## SHORT TASK
The entries below contain a line with "imported = [obj" and a line with "# Materials". Quote exactly those two lines and all lines between them.

## GIVEN DATA
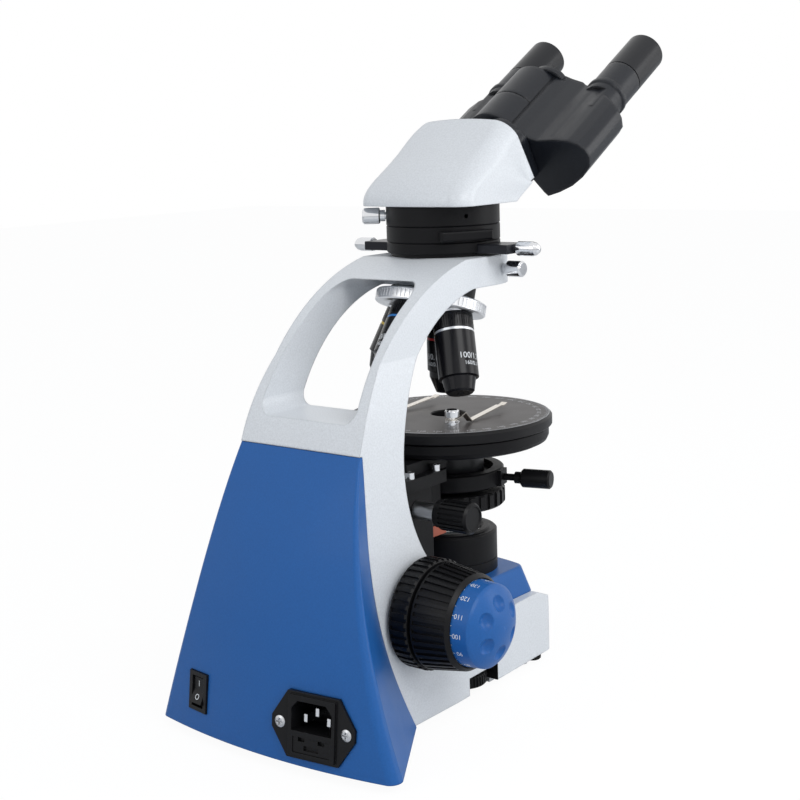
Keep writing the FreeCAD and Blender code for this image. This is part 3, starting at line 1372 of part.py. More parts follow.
def at_head(shape):
    moved = shape.copy()
    moved.Placement = Placement(Vector(0, 0, tube_origin.value), head_turn).multiply(moved.Placement)
    return moved


def head_point(x, v, w):
    spot = head_turn.multVec(Vector(x, v, w))
    return Vector(spot.x, spot.y, spot.z + tube_origin.value)


housing_face = cell("housing_face", 46.5)
housing_low = cell("housing_low", 274.3)
# Each section of the housing: its front and its top point in the Y-Z plane, then the half width and the
# drop from the top at the end of the arched top, half-way round the corner and at the end of the corner,
# and the half width at the front
HOUSING_SECTIONS = [
    ((-20.5, housing_low.value), (33.0, housing_low.value), (27.0, 1.8), (34.8, 5.0), (37.2, 14.0), 36.8),
    ((-26.5, 277.8), (32.4, 280.0), (26.7, 1.8), (34.5, 5.0), (36.9, 14.0), 36.5),
    ((-31.5, 281.2), (28.0, 286.5), (26.0, 2.2), (34.2, 6.5), (36.6, 15.0), 37.0),
    ((-36.0, 284.6), (2.3, 305.6), (24.0, 1.7), (32.5, 5.8), (35.7, 13.5), 36.7),
    ((-39.3, 286.8), (-19.5, 321.0), (22.0, 1.2), (30.8, 5.1), (34.8, 12.0), 36.4)]


def housing_section(front, top, arch, bend, shoulder, half_front):
    low, high = Vector(0, *front), Vector(0, *top)
    length = low.distanceToPoint(high)
    up = (high - low) * (1.0 / length)

    def at(x, drop):
        return low + up * (length - drop) + Vector(x, 0, 0)

    corners = []
    for turn in (1, -1):
        corners.append(Part.Arc(at(turn * arch[0], arch[1]), at(turn * bend[0], bend[1]),
                                at(turn * shoulder[0], shoulder[1])).toShape())
    arched = Part.Arc(at(-arch[0], arch[1]), at(0, 0), at(arch[0], arch[1])).toShape()
    right = Part.makeLine(at(shoulder[0], shoulder[1]), at(half_front, length))
    bottom = Part.makeLine(at(half_front, length), at(-half_front, length))
    left = Part.makeLine(at(-half_front, length), at(-shoulder[0], shoulder[1]))
    return Part.Wire([arched, corners[0], right, bottom, left, corners[1]])


def head_housing():
    body = Part.makeLoft([housing_section(*section) for section in HOUSING_SECTIONS], True, False)
    body = body.cut(at_head(box(-50, 50, -20, 50, housing_face, housing_face + 10)))
    body = body.fuse(rod(spigot, (0, 0, mount_low + 1.6), (0, 0, housing_low + 2)))
    body = body.cut(rod(10.0, (0, 0, 250), (0, 0, 285)))
    return body


feature("head_housing", head_housing())
hub_end = cell("hinge_hub_end", 73.0)
hinge_v = cell("hinge_offset", 10.5)
hinge_pin = cell("hinge_pin_radius", 4.0)
barrel_radius = cell("hinge_barrel_radius", 17.0)
lug_radius = cell("hinge_lug_radius", 13.0)
box_start = cell("prism_box_start", 73.6)
box_end = cell("prism_box_end", 139.0)
lug_thick = cell("hinge_lug_thick", 4.4)
slant_start = cell("box_slant_start", 23.0)
far_gap = cell("far_box_gap", 25.5)
tube_radius = cell("eye_tube_radius", 12.15)
tube_bore = cell("eye_tube_bore", 11.25)
tube_seat = cell("eye_tube_seat", 131.5)
tube_end = cell("eye_tube_end", 160.0)


def head_prism(points, low, high):
    """A straight block on the head: its outline in x and v, from one distance along the tubes to another."""
    corners = [Vector(x, v, low) for x, v in points]
    return Part.Face(Part.makePolygon(corners + [corners[0]])).extrude(Vector(0, 0, high - low))


def hinge_hub():
    body = box(-20, 20, -12, 18, housing_face, hub_end)
    body = body.makeFillet(6.0, [edge for edge in body.Edges if edge.BoundBox.ZLength > 20
                                 and edge.BoundBox.YMin > 10])
    body = body.cut(rod(hinge_pin, (0, hinge_v, 55), (0, hinge_v, 80)))
    return at_head(body)


feature("hinge_hub", hinge_hub())


def hinge_barrel():
    low, high = box_start + lug_thick + air, box_end - lug_thick - air
    body = rod(barrel_radius, (8, 9.3, low), (8, 9.3, high))
    groove = rod(barrel_radius + 1, (8, 9.3, 103.4),
                 (8, 9.3, 104.4)).cut(rod(barrel_radius - 0.8, (8, 9.3, 100), (8, 9.3, 110)))
    pin = rod(hinge_pin, (0, hinge_v, 55), (0, hinge_v, box_end + air))
    cap = rod(hinge_pin + 2.4, (0, hinge_v, box_end + air), (0, hinge_v, box_end + 1.8))
    return at_head(body.cut(groove).fuse(pin).fuse(cap))


feature("hinge_barrel", hinge_barrel())

BOX_OUTLINE = [(7.2, 18.4), (16.1, 13.5), (25.3, 9.8), (36.7, 10.2), (46.1, 9.3), (52.0, 6.8), (56.0, 2.9),
               (57.3, -1.9), (55.5, -8.5), (48.8, -15.3), (40.1, -21.1), (29.8, -25.6), (20.8, -28.3),
               (16.0, -22.0), (3.0, 4.0)]
WEDGE = 27.5
SLANT = 0.65


def prism_box(side):
    """Prism box that swings on the hinge pin; side is -1 for the near one and 1 for the far one."""
    body = head_prism([(side * x, v) for x, v in BOX_OUTLINE], box_start.value, box_end.value)
    slope = math.tan(math.radians(WEDGE))
    reach = 60.0
    middle = hinge_v.value
    keep_side = [(0, middle), (0, 60), (side * 90, 60), (side * 90, middle - reach),
                 (side * slope * reach, middle - reach)]
    body = body.common(head_prism(keep_side, 60.0, 160.0))
    if side < 0:
        lug_low = box_start.value
        for i in range(5):
            turn = math.radians(-1.5 - 8.5 * i)
            spot = (8.09 * math.cos(turn), middle + 8.09 * math.sin(turn))
            body = body.cut(rod(barrel_radius + 0.35, (*spot, lug_low + lug_thick), (*spot, 160)))
        body = body.cut(rod(lug_radius + air, (0, hinge_v, box_end - lug_thick - air), (0, hinge_v, 160)))
        arm_end = 19.0
    else:
        lug_low = box_end - lug_thick
        body = body.cut(rod(far_gap, (0, hinge_v, 60), (0, hinge_v, 160)))
        arm_end = far_gap.value + 3.0
    lug = rod(lug_radius, (0, hinge_v, lug_low), (0, hinge_v, lug_low + lug_thick))
    arm_ends = sorted((0.0, side * arm_end))
    arm = box(*arm_ends, hinge_v - 12, hinge_v - 2, lug_low, lug_low + lug_thick)
    body = body.fuse(lug).fuse(arm)
    body = body.cut(rod(hinge_pin + fit, (0, hinge_v, 60), (0, hinge_v, 160)))
    # The outer half of the box's end slopes back towards the stand
    start, level = slant_start.value, box_end.value
    top = [(start, level), (70, level - SLANT * (70 - start)), (70, 160), (start, 160)]
    above = Part.makePolygon([Vector(side * x, -60, w) for x, w in top + top[:1]])
    body = body.cut(Part.Face(above).extrude(Vector(0, 120, 0)))
    centre = side * tube_half_gap.value
    body = body.cut(rod(9.5, (centre, 0, box_start + 3.0), (centre, 0, 160)))
    body = max(body.Solids, key=lambda solid: solid.Volume)
    tube = revolved([(9.5, 112), (tube_radius, 112), (tube_radius, 136.0), (tube_radius + 0.9, 136.8),
                     (tube_radius + 0.9, 139.4), (tube_radius, 140.2), (tube_radius, tube_end - 0.4),
                     (tube_radius - 0.4, tube_end), (tube_bore, tube_end), (tube_bore, tube_seat),
                     (9.5, tube_seat)]).translated(Vector(centre, 0, 0))
    tube = tube.cut(box(centre - 20, centre + 20, 9.9, 20, 110, 131))
    seat_bore = rod(tube_bore, (centre, 0, tube_seat), (centre, 0, 160))
    return at_head(body.cut(seat_bore).fuse(tube))


def along_tube(label, side, outline):
    """A turned piece on the axis of one eyepiece tube."""
    piece = turned(label, outline)
    spot = head_turn.multVec(Vector(side * tube_half_gap.value, 0, 0))
    piece.Placement = Placement(Vector(spot.x, spot.y + axis_shift.value, spot.z + tube_origin.value),
                                head_turn)
    for letter, value in zip("xyz", (tube_half_gap * side, axis_shift, tube_origin)):
        piece.setExpression("Placement.Base." + letter, value.text)
    return piece


for direction, facing, side in SIDES:
    feature("prism_box_" + side, prism_box(direction))
    along_tube("eyepiece_" + side, direction, [
        (0.0, 150.0), (9.0, 150.0), (9.0, 146.0), (tube_bore - fit, 146.0), (tube_bore - fit, tube_end + air),
        (eye_radius, tube_end + air), (eye_radius, tube_reach - 1.2),
        (eye_radius - 1.2, tube_reach), (9.4, tube_reach), (8.2, tube_reach - 2.2),
        (8.2, tube_reach - 3.0), (0.0, tube_reach - 3.0)])

doc.recompute()
for node in doc.Objects:
    if "Invalid" in node.State or "Error" in node.State:
        raise RuntimeError("%s could not be computed" % node.Label)
for node in parts:
    if node.Shape.isNull() or not node.Shape.isValid():
        raise RuntimeError("%s has no valid shape" % node.Label)
os.makedirs("parts", exist_ok=True)
for node in parts:
    node.Shape.exportStep("parts/%s.step" % node.Label)
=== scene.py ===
import math

import bmesh
import bpy
from mathutils import Matrix, Vector


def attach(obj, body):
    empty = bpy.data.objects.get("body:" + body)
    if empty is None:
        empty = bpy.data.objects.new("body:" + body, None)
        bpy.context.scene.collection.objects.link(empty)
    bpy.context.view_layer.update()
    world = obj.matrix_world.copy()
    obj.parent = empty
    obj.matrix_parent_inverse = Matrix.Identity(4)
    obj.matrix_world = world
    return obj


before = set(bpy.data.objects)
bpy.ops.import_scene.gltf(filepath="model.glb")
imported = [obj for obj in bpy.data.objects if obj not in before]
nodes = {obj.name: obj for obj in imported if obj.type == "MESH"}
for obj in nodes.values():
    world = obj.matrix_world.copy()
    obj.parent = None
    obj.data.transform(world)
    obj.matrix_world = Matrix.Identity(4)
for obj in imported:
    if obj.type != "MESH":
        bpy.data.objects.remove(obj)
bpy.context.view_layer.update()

# Everything below is in metres. The optical axis stands a little behind the origin.
MM = 0.001
AXIS_Y = 1.378265 * MM


def at(x, y, z):
    """A point given in millimetres from the optical axis at the table."""
    return Vector((x * MM, y * MM + AXIS_Y, z * MM))


# Materials


def material(name, color, rough, metal=0.0, grain=0.0, grain_size=0.0, mottle=0.0, bevel=0.35, coat=0.0,
             scratch=0.0, fleck=0.0, gloss=0.5, side=None):
    """A painted, moulded or metal surface with rounded edges and a procedural grain."""
    made = bpy.data.materials.new(name)
    made.use_nodes = True
    tree = made.node_tree
    shader = tree.nodes["Principled BSDF"]
    shader.inputs["Base Color"].default_value = (*color, 1.0)
    shader.inputs["Roughness"].default_value = rough
    shader.inputs["Metallic"].default_value = metal
    shader.inputs["Coat Weight"].default_value = coat
    shader.inputs["Coat Roughness"].default_value = 0.12
    shader.inputs["Specular IOR Level"].default_value = gloss
    link = tree.links.new
    place = tree.nodes.new("ShaderNodeTexCoord")
    edge = tree.nodes.new("ShaderNodeBevel")
    edge.samples = 4
    edge.inputs["Radius"].default_value = bevel * MM
    normal = edge.outputs["Normal"]
    if grain > 0:
        noise = tree.nodes.new("ShaderNodeTexNoise")
        noise.inputs["Scale"].default_value = 1.0 / (grain_size * MM)
        noise.inputs["Detail"].default_value = 3.0
        link(place.outputs["Object"], noise.inputs["Vector"])
        bump = tree.nodes.new("ShaderNodeBump")
        bump.inputs["Strength"].default_value = grain
        bump.inputs["Distance"].default_value = 0.12 * MM
        link(noise.outputs["Fac"], bump.inputs["Height"])
        link(normal, bump.inputs["Normal"])
        normal = bump.outputs["Normal"]
    if mottle > 0:
        wide = tree.nodes.new("ShaderNodeTexNoise")
        wide.inputs["Scale"].default_value = 60.0
        wide.inputs["Detail"].default_value = 5.0
        link(place.outputs["Object"], wide.inputs["Vector"])
        spread = tree.nodes.new("ShaderNodeMapRange")
        spread.inputs["To Min"].default_value = max(rough - mottle, 0.02)
        spread.inputs["To Max"].default_value = rough + mottle
        link(wide.outputs["Fac"], spread.inputs["Value"])
        link(spread.outputs["Result"], shader.inputs["Roughness"])
        tint = tree.nodes.new("ShaderNodeMix")
        tint.data_type = "RGBA"
        tint.inputs["A"].default_value = (*[c * (1 - 0.35 * mottle) for c in color], 1.0)
        tint.inputs["B"].default_value = (*[min(c * (1 + 0.35 * mottle), 1.0) for c in color], 1.0)
        link(wide.outputs["Fac"], tint.inputs["Factor"])
        toned = tint.outputs["Result"]
        if fleck > 0:
            fine = tree.nodes.new("ShaderNodeTexNoise")
            fine.inputs["Scale"].default_value = 1.0 / (0.9 * MM)
            fine.inputs["Detail"].default_value = 2.0
            link(place.outputs["Object"], fine.inputs["Vector"])
            level = tree.nodes.new("ShaderNodeMapRange")
            level.inputs["From Min"].default_value = 0.3
            level.inputs["From Max"].default_value = 0.7
            level.inputs["To Min"].default_value = 1.0 - fleck
            level.inputs["To Max"].default_value = 1.0 + fleck
            link(fine.outputs["Fac"], level.inputs["Value"])
            spot = tree.nodes.new("ShaderNodeVectorMath")
            spot.operation = "SCALE"
            link(toned, spot.inputs[0])
            link(level.outputs["Result"], spot.inputs["Scale"])
            toned = spot.outputs["Vector"]
        if side:
            # Painted sheen: faces that look up get the lighter base colour, the sides keep the darker side
            # colour
            facing = tree.nodes.new("ShaderNodeSeparateXYZ")
            link(place.outputs["Normal"], facing.inputs[0])
            painted_sheen_mask = tree.nodes.new("ShaderNodeMapRange")
            painted_sheen_mask.inputs["From Min"].default_value = 0.8
            painted_sheen_mask.inputs["From Max"].default_value = 0.95
            link(facing.outputs["Z"], painted_sheen_mask.inputs["Value"])
            painted_sheen_mix = tree.nodes.new("ShaderNodeMix")
            painted_sheen_mix.data_type = "RGBA"
            painted_sheen_mix.inputs["A"].default_value = (*side, 1.0)
            link(toned, painted_sheen_mix.inputs["B"])
            link(painted_sheen_mask.outputs["Result"], painted_sheen_mix.inputs["Factor"])
            toned = painted_sheen_mix.outputs["Result"]
        link(toned, shader.inputs["Base Color"])
    if scratch > 0:
        lines = tree.nodes.new("ShaderNodeTexNoise")
        lines.inputs["Scale"].default_value = 900.0
        stretch = tree.nodes.new("ShaderNodeMapping")
        stretch.inputs["Scale"].default_value = (1.0, 1.0, 0.04)
        link(place.outputs["Object"], stretch.inputs["Vector"])
        link(stretch.outputs["Vector"], lines.inputs["Vector"])
        rub = tree.nodes.new("ShaderNodeBump")
        rub.inputs["Strength"].default_value = scratch
        rub.inputs["Distance"].default_value = 0.05 * MM
        link(lines.outputs["Fac"], rub.inputs["Height"])
        link(normal, rub.inputs["Normal"])
        normal = rub.outputs["Normal"]
    link(normal, shader.inputs["Normal"])
    return made


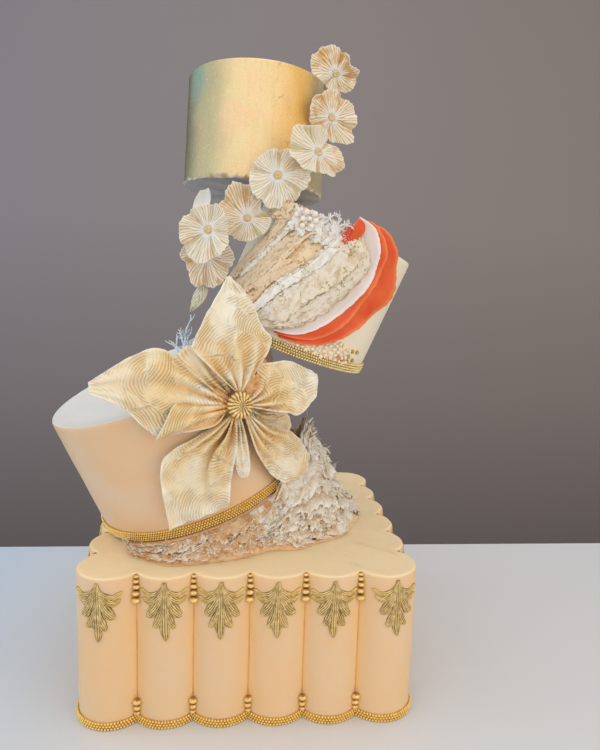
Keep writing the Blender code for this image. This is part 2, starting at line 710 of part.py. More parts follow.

## THE SOLUTION
imported = [obj for obj in bpy.data.objects if obj not in before]
nodes = {obj.name: obj for obj in imported if obj.type == "MESH"}
for obj in nodes.values():
    world = obj.matrix_world.copy()
    obj.parent = None
    obj.data.transform(world)
    obj.matrix_world = Matrix.Identity(4)
for obj in imported:
    if obj.type != "MESH":
        bpy.data.objects.remove(obj)
bpy.context.view_layer.update()

# Everything below is in metres. The optical axis stands a little behind the origin.
MM = 0.001
AXIS_Y = 1.378265 * MM


def at(x, y, z):
    """A point given in millimetres from the optical axis at the table."""
    return Vector((x * MM, y * MM + AXIS_Y, z * MM))


# Materials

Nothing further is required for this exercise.